The Europe of the High Middle Ages (1150-1309) was principally divided between the Latin-speaking peoples and the Germanic peoples. Although the latter had once invaded and momentarily subjected the Latins, the attraction of the latter’s originally Mediterranean culture had conquered the invaders. The universal language of western Europe had become Latin. Despite the importance of the Germanic peoples, there is no doubt that Latin and its derivatives so dominated the cultural life of Europe that, if one were obliged to find a single adjective with which to qualify the word ‘Europe’ for this period, one would choose ‘Latin,’ and describe the whole as ‘Latin Europe.’
France and Italy led Europe during the twelfth and thirteenth centuries. This may seem strange. Their cultural and military preeminence and their capacity to influence other parts of western Europe seem odd when their internal constitutions are examined. During the twelfth century French law spread far beyond her frontiers, yet France herself boasted no monarchy or state comparable to that of Plantagenet England, Norman southern Italy, or even the declining German Empire.
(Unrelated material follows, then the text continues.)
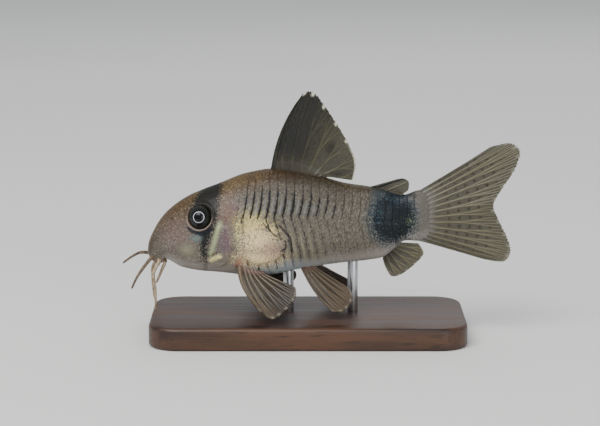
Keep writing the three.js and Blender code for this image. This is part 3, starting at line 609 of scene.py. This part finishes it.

The typical Italian state that produced Europe’s common law (ius commune) and published its most elaborate statutes was an urban republic, tiny when compared to the states of Spain, to England, and to Germany’s provinces, not to speak of Empire.
But the size of political units was not the principal criterion of inventiveness or importance in this period. In Spite of the Hohenstaufen revival, the German Empire had been irreparably weakened by the alliance of the Roman Church, the German nobility and the Italian towns.